Some leads can actually be so hot that they skip the lead generation stage (or generation of marketing qualified leads) altogether and run straight into the open arms of salespeople. This can happen when your company has been recommended to them by one of your existing customers, for example.
But generally speaking, there are some unmistakable signs that let you know when an MQL is ready to be passed on to sales. It’s important for marketers to know what these signs are in order to be able to move your prospect to the next stage as quickly as possible.
- The prospect has a clearly-identified need: there’s no doubt about it, they visit your website and read your content to solve one of their problems. This sign is invaluable for salespeople who can adjust their sales pitch accordingly.
- The prospect not only views content, they interact with you: they ask questions in a webinar chat, comment on your social network posts, download a white paper targeted to them, and request more information… Your content marketing strategy is paying off!
- The prospect views a lot of sales-related content or which is targeted to the “decision-making” stage: if you have already produced and identified specific content to help your prospects take the plunge (e.g. case studies, requests for a demonstration), pay particular attention to prospects who view it. This prospect is obviously very interested.
- The prospect moves quickly: they view a lot of content in a short period and haven’t wasted time getting straight to the point. They might have already made a decision and want to talk to you. It’s time to give them a call!

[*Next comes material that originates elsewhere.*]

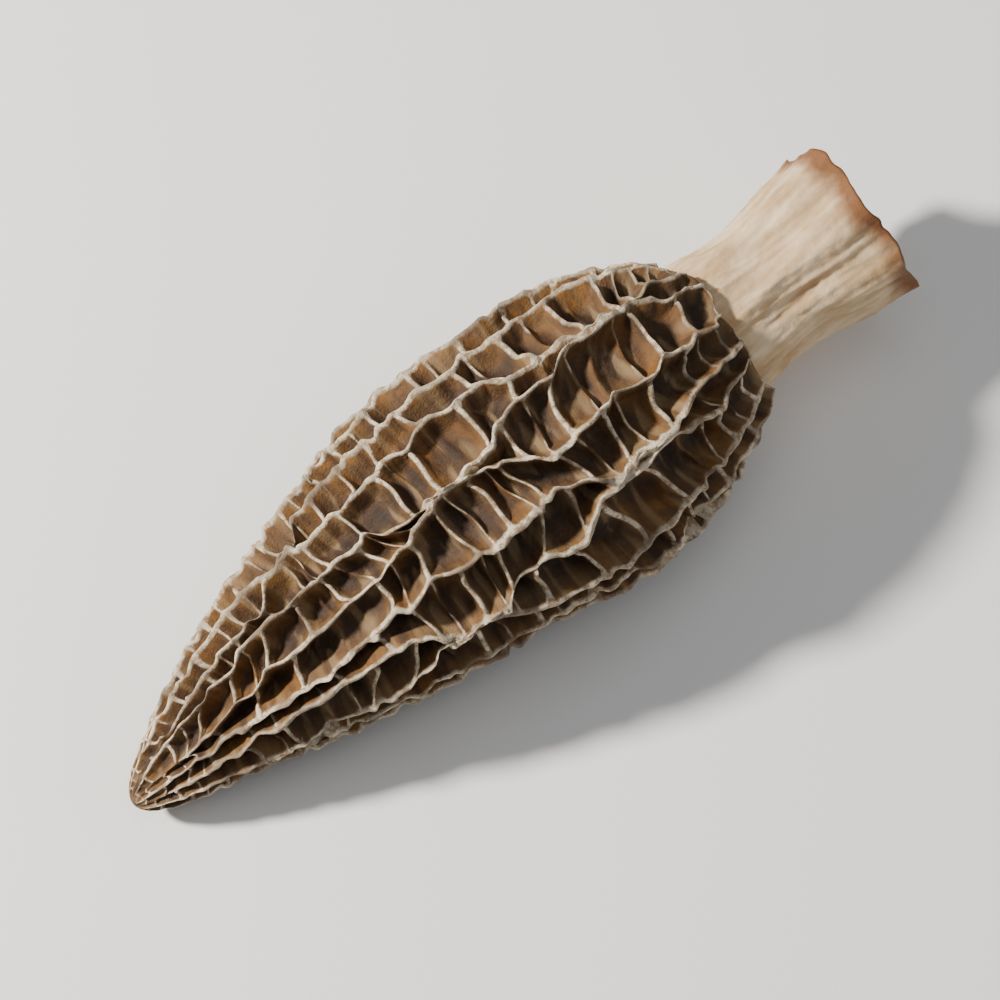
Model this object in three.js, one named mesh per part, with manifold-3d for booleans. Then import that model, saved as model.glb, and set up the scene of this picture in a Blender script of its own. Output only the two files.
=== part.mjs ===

Example of a prospect’s journey showing signs of interest in our offering
If a prospect has shown all these signs, they are ready to be passed to the sales team for a call to qualify them as an SQL as soon as possible.
The key is then to ensure that marketing and sales share a handover process (set out in a Service Level Agreement or SLA) and that there is effective communication between the two.
What information do salespeople actually require? How can marketing transmit this ahead of time? Is your CRM configured correctly? Is your contact database synced to the marketing teams’ tools to reduce sticking points and to automate the transfer of information?
It’s important to have answered all of these questions before passing prospects to the sales team so that they are not left to decide on their own when to qualify a prospect as an SQL.
Our vision at Plezi
Exactly how you define an SQL (and the criteria for doing so) depends, once again, on your specific business context. At Plezi, for example, an SQL is someone who meets the “BANT” criteria:
- Budget: they have a budget to spend that matches our software, and which will enable them to meet their aspirations;
- Authority: they can make a decision about our product or can make the case for it to their boss;
- Need: they have a clearly-defined need and the sales team can position themselves to help solve their particular problem;
- Time frame: the prospect knows when they want to implement this solution and has (almost) incorporated this into their timetable.
Converting an MQL into an SQL: what to monitor?
Calculating the conversion rate from MQL to SQL
It’s easy to calculate the conversion rate from an MQL to an SQL:
(Number of SQLs / Number of MQLs) = Conversion rate
It’s important to calculate your conversion rate from MQL to SQL and to monitor it closely, because it will depend very much on the strategies that you have put in place. It can also give you an indication of when is the best time to pass an MQL to the sales team.
However, the length of your sales cycle can also have an influence on your conversion rate. If this is long, compare the SQLs generated at the end of your average sales cycle with the MQLs generated at the beginning of the cycle.
For example, if your average sales cycle is 6 months, your calculation would look like this:
(Number of SQLs in month 6 / Number of MQLs generated in month 1) = Conversion rate
Assume that the move from an MQL to an SQL should be made as quickly as possible. If this takes too long, it means you haven’t done a sufficiently good job earlier on of qualifying an MQL or haven’t identified that they weren’t ready to be qualified as an SQL. Use indicators like the conversion rate to further adjust and refine your processes as you go along.
A good conversion rate is not necessarily a high one
Having a high conversion rate from MQL to SQL is great. But if it’s too high, it could mean that your criteria for qualifying a prospect as an MQL are too strict, and that you are possibly missing good targets for lead nurturing.
A very low conversion rate, on the other hand, should set alarm bells ringing: you might be qualifying prospects as MQLs too quickly, and, depending on your company and business context, may need to review some of your criteria for doing so.
So, using an average MQL to SQL conversion rate of 13%, employee or customer recommendations have an average conversion rate of 24.7%, while an emailing campaign has an average rate of just 0.9%. The study doesn’t recommend that you scrap email marketing altogether, but rather that you exercise caution when assessing your conversion rate. Questions to ask include: where do most of your SQLs come from? What is your strong point? In what areas could you improve?
Monitor your conversion rate without comparing it too much with others
Just as your definition of an SQL will be unique to you, the conversion rate can very much depend on your B2B business context. We’ve previously talked about the average conversion rates you may see in an article. But keep in mind that if you operate in a different sector or your processes are different, then these figures may differ significantly from yours.
From MQL to SQL (and your results might be quite different from ours according to how you define an MQL and an SQL), the average B2B conversion rate is one prospect in three using an inbound marketing strategy.
There are a number of things you can do to improve your marketing conversion rate. We won’t list them all here, but remember that it’s not always necessary to compare your conversion rate with others. Instead, your focus should be on your performance and how you can adjust it. It’s like going to the gym: if your goal is to improve your cardiovascular response, don’t compare yourself to someone who has been lifting weights for 10 years. Use specific exercises and assess your performance. That way, you can adjust your routine to get results that work for you!